Some 300,000 fans are expected to gather at Union Station to take part in the NFL Draft. Across the way, at the National World War I Museum and Memorial, another display will light up the night sky.

The projection is called “Horizons.” It’s inspired by the poppies that flourished across Europe after WWI. The bright red flower quickly became a symbol of remembrance and sacrifice, says Lora Vogt, curator of education and interpretation at the museum.

“Being able to show this beautiful artistic reminder of the sacrifices made by those who died to protect and defend our freedom, while the nations looking at us right here in Kansas City, is really important,” Vogt says.

Also projected on the north wall will be quotes from Gen. John J. Pershing, commander of the American Expeditionary Forces: "Lest we forget," and "Time will not dim the glory of their deeds.”

The native Missourian landed in France with the first 14,000 U.S. infantry troops on June 26, 1917. He later helped set the stage for how the nation remembers those lost in war. West Pershing Road in front of Union Station is named for the general.

From 1914 to 1918, the Great War left more than 8 million soldiers dead.
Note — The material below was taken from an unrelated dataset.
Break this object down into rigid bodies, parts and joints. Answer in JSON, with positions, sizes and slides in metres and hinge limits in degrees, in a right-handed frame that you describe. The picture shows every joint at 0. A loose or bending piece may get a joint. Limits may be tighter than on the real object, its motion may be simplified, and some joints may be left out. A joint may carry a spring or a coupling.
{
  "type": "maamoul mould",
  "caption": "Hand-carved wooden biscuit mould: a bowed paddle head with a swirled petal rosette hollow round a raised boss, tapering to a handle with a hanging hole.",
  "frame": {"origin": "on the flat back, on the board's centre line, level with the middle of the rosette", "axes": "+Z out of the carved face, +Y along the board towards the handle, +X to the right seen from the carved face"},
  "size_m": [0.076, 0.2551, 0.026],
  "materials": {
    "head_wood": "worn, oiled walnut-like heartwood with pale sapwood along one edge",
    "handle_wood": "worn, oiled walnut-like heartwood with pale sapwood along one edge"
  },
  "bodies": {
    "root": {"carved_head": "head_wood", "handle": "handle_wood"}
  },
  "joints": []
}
The unparalleled scale of death and destruction led it to be described as "the war to end all wars.”

John McCrae, poet, physician, author, lieutenant colonel of the Canadian Expeditionary Force in uniform photographed in 1914.
Public Domain
Poet, author, physician, and Lt. Col. John McCrae, of the Canadian Expeditionary Force, photographed in 1914.

The European landscape was transformed by years of trench warfare, but poppies sprang up bountifully in the battle-scarred fields. Scientists attributed the growth to soils in France and Belgium becoming enriched with lime from the rubble left by the war, according to the American Legion website.
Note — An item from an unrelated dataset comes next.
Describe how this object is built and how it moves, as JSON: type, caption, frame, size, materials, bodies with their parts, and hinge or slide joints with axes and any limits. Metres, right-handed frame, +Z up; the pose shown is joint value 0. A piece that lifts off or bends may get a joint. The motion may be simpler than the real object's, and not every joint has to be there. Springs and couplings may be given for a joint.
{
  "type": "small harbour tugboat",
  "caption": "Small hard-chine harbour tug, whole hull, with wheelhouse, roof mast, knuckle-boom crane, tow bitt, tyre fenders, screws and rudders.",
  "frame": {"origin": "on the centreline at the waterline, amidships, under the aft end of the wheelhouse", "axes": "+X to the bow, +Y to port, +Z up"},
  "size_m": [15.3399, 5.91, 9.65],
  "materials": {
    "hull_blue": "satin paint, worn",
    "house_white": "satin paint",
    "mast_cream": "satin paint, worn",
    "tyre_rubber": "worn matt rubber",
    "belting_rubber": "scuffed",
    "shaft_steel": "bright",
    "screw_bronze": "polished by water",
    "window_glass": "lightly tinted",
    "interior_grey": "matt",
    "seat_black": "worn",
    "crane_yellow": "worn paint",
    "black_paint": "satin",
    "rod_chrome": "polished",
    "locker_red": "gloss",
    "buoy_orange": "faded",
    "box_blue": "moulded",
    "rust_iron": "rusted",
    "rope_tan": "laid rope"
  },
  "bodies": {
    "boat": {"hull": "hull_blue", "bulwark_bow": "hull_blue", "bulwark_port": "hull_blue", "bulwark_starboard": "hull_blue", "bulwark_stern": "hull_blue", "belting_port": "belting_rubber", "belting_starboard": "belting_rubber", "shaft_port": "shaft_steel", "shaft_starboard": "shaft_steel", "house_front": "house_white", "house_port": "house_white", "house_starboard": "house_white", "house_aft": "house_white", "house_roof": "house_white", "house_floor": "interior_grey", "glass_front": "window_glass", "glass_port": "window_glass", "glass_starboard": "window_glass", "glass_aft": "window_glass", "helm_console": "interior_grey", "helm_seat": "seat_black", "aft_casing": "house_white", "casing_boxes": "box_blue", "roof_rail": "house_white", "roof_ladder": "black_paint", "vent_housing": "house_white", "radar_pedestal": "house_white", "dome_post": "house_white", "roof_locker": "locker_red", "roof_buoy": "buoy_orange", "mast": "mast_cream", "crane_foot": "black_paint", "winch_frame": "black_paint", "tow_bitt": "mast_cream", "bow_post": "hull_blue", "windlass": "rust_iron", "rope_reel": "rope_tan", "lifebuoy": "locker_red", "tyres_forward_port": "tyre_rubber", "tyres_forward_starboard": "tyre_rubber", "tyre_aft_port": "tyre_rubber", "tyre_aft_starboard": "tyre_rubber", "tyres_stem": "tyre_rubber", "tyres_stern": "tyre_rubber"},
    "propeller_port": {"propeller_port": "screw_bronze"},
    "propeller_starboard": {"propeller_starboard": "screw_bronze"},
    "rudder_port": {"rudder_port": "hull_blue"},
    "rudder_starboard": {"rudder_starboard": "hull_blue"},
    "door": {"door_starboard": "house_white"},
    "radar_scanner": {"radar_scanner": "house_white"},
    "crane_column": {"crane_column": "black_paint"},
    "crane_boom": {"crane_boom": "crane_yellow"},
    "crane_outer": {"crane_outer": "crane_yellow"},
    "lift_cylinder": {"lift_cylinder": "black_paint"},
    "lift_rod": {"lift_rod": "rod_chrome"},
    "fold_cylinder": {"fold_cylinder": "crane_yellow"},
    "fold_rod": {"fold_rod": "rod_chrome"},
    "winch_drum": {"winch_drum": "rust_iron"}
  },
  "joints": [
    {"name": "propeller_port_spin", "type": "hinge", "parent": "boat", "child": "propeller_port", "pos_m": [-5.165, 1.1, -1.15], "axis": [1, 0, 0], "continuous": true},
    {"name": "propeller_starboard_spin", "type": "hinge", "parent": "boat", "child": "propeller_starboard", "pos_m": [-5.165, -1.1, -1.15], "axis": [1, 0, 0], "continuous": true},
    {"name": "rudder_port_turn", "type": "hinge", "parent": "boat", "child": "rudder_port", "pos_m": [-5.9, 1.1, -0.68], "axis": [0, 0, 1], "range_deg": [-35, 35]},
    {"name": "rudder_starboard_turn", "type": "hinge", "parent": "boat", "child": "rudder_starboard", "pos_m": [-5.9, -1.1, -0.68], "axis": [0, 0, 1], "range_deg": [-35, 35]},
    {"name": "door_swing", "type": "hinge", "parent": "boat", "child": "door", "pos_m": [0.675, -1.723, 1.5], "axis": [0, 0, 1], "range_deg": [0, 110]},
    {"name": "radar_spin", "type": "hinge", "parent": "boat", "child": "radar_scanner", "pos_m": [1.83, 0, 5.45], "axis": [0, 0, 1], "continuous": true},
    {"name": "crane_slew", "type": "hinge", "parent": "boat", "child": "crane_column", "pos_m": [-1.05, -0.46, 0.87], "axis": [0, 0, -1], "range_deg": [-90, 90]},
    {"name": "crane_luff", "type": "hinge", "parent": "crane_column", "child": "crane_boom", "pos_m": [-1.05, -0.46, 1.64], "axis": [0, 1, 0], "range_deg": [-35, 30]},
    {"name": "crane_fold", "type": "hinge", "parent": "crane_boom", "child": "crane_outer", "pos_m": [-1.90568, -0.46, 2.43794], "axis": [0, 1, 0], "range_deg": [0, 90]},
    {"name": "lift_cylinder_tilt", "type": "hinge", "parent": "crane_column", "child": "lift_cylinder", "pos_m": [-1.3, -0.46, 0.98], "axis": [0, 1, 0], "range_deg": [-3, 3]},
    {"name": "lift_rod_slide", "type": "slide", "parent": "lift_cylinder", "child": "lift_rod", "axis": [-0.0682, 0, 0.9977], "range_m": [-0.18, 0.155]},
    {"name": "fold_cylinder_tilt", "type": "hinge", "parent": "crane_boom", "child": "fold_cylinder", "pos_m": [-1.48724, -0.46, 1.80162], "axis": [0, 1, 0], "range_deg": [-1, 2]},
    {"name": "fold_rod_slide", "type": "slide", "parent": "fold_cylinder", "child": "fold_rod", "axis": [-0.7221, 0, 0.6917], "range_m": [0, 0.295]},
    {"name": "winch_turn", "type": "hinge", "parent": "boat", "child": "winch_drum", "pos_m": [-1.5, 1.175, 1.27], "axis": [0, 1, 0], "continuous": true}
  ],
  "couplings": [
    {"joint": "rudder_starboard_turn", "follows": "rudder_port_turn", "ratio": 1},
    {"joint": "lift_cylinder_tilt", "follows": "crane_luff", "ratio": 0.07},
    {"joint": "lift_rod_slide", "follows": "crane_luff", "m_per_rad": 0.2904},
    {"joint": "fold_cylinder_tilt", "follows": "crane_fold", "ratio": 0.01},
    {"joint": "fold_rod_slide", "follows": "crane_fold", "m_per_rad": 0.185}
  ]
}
The bright red flowers inspired Canadian doctor and Lt. Col. John McCrae to write the poem "In Flanders Fields" while serving on the frontlines.

In Flanders fields the poppies blow
Between the crosses, row on row,
That mark our place; and in the sky
The larks, still bravely singing, fly
Scarce heard amid the guns below.

We are the Dead. Short days ago
We lived, felt dawn, saw sunset glow,
Loved and were loved, and now we lie,
In Flanders fields.

McCrae died of pneumonia near the end of the war. But his poem struck a chord with the people who wanted to commemorate the loss of life.
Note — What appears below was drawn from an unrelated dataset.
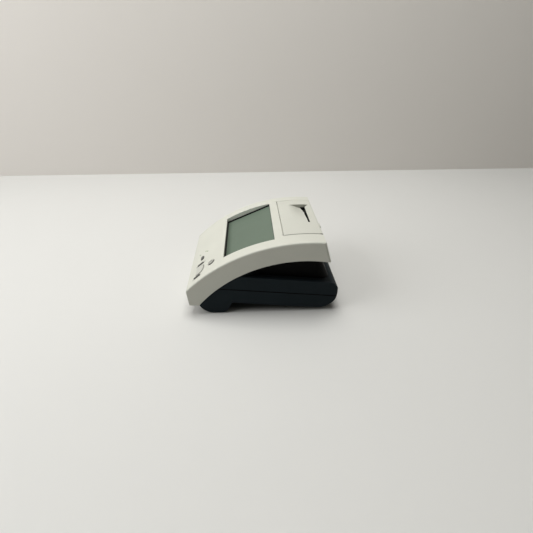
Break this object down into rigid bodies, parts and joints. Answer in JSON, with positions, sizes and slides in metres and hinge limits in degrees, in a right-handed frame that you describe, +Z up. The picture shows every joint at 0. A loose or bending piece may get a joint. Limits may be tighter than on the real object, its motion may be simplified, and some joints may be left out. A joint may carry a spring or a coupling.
{
  "type": "portable electrocardiograph",
  "caption": "Portable electrocardiograph with an arched cover, sunk display, sprung keys, hinged chart printer door and sloping base on rubber pads.",
  "frame": {"origin": "on the table, under the middle of the case", "axes": "+Z up; -Y toward the nose with its keys, +Y toward the printer; +X is the right-hand side"},
  "size_m": [0.152, 0.188, 0.097],
  "materials": {
    "cover_plastic": "fine satin grain",
    "base_plastic": "fine satin grain",
    "gasket_rubber": "matt",
    "display_glass": "glossy over a grey-green display",
    "key_light": "satin",
    "key_dark": "satin",
    "light_pipe": "clear",
    "silicone": "matt",
    "circuit_board": "solder mask",
    "steel": "ground",
    "aluminium": "milled",
    "brass": "machined",
    "nickel": "plated",
    "frame_plastic": "moulded",
    "gear_plastic": "acetal",
    "platen_rubber": "ground",
    "pad_rubber": "matt",
    "paper": "thermal coated",
    "cardboard": "plain",
    "battery_wrap": "shrink film",
    "black_plastic": "moulded",
    "zinc": "zinc plated"
  },
  "bodies": {
    "case": {"top_cover": "cover_plastic", "middle_case": "base_plastic", "bottom_case": "base_plastic", "battery_door": "base_plastic", "battery_pack": "battery_wrap", "front_pads": "pad_rubber", "rear_pads": "pad_rubber", "lcd_gasket": "gasket_rubber", "lcd_glass": "display_glass", "lcd_module": "aluminium", "display_board": "circuit_board", "led_pipes": "light_pipe", "key_mat": "silicone", "key_board": "circuit_board", "printer_chassis": "frame_plastic", "idler_pin": "steel", "stepper_motor": "zinc", "print_head": "gear_plastic", "head_sink": "aluminium", "head_springs": "steel", "main_board": "circuit_board", "input_shield": "nickel", "buzzer": "black_plastic", "io_board": "circuit_board", "patient_connector": "nickel", "dc_inlet": "black_plastic", "data_port": "nickel", "ground_pin": "nickel", "case_screws": "zinc", "cover_screws": "zinc", "chassis_screws": "zinc", "display_screws": "zinc", "board_screws": "zinc"},
    "door": {"printer_door": "cover_plastic", "hinge_rod": "steel"},
    "reel": {"paper_roll": "paper", "paper_core": "cardboard", "reel_spindle": "frame_plastic"},
    "platen": {"platen_shaft": "steel", "platen_rubber": "platen_rubber", "platen_gear": "gear_plastic"},
    "idler": {"idler_gear": "gear_plastic"},
    "rotor": {"motor_pinion": "brass", "motor_shaft": "steel"},
    "power": {"power_key": "key_light"},
    "start": {"start_key": "key_light"},
    "select": {"select_key": "key_dark"},
    "near_bar": {"near_bar_key": "key_dark"},
    "far_bar": {"far_bar_key": "key_dark"}
  },
  "joints": [
    {"name": "door_hinge", "type": "hinge", "parent": "case", "child": "door", "pos_m": [0, 0.0282, 0.09298], "axis": [1, 0, 0], "range_deg": [0, 80]},
    {"name": "platen_spin", "type": "hinge", "parent": "case", "child": "platen", "pos_m": [0, 0.0565, 0.08], "axis": [1, 0, 0], "continuous": true},
    {"name": "idler_spin", "type": "hinge", "parent": "case", "child": "idler", "pos_m": [0, 0.03982, 0.07222], "axis": [1, 0, 0], "continuous": true},
    {"name": "rotor_spin", "type": "hinge", "parent": "case", "child": "rotor", "pos_m": [0, 0.03132, 0.05962], "axis": [1, 0, 0], "continuous": true},
    {"name": "reel_spin", "type": "hinge", "parent": "case", "child": "reel", "pos_m": [0, 0.04, 0.06401], "axis": [1, 0, 0], "continuous": true},
    {"name": "power_press", "type": "slide", "parent": "case", "child": "power", "axis": [0, 0.5643, -0.8256], "range_m": [0, 0.0008], "stiffness_N_per_m": 300, "springref_m": -0.0006},
    {"name": "start_press", "type": "slide", "parent": "case", "child": "start", "axis": [0, 0.6352, -0.7723], "range_m": [0, 0.0008], "stiffness_N_per_m": 300, "springref_m": -0.0006},
    {"name": "select_press", "type": "slide", "parent": "case", "child": "select", "axis": [0, 0.631, -0.7758], "range_m": [0, 0.0008], "stiffness_N_per_m": 300, "springref_m": -0.0006},
    {"name": "near_bar_press", "type": "slide", "parent": "case", "child": "near_bar", "axis": [0, 0.6457, -0.7636], "range_m": [0, 0.0008], "stiffness_N_per_m": 300, "springref_m": -0.0006},
    {"name": "far_bar_press", "type": "slide", "parent": "case", "child": "far_bar", "axis": [0, 0.6352, -0.7723], "range_m": [0, 0.0008], "stiffness_N_per_m": 300, "springref_m": -0.0006}
  ],
  "couplings": [
    {"joint": "idler_spin", "follows": "platen_spin", "ratio": -0.76923},
    {"joint": "rotor_spin", "follows": "platen_spin", "ratio": 1.6667}
  ]
}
Inspired by the poem, Moina Belle Michael, an American professor and humanitarian, took up the poppy as a symbol of remembrance for those who served in WWI. It's become a symbol of remembering and honoring veterans across the English-speaking world.

"Moina Belle Michael committed herself to wearing a poppy for the rest of her life in honor of those (Allied soldiers), and really specifically American soldiers ... who sacrificed for democracy," Vogt says.

The memorial itself is a testament to Kansas Citians who, more than 100 years ago, determined to find a way to commemorate the war and the men and women who served.

National WW I Museum and Memorial
In 2018, Liberty Memorial was illuminated with more than 5,000 poppies, as shown in this rendering, from Nov. 9 to 11 as part of the museum's Armistice Day centennial event.

"That phrase, 'Lest we forget,' it is deeply a part of Kansas City," Vogt says. "One hundred years ago when they created this memorial, they felt and believed you create a memorial for the future."

"We are able to show, with this beautiful, artistic reminder, the sacrifices made by those who died to protect and defend our freedom," she says.

The museum and memorial will be open to the public during the NFL Draft.

The "Horizons" installation begins at sunset on Tuesday, April 25 and continues each evening through Sunday, April 30 at the National World War I Museum and Memorial, 2 Memorial Drive, Kansas City, Missouri 64108.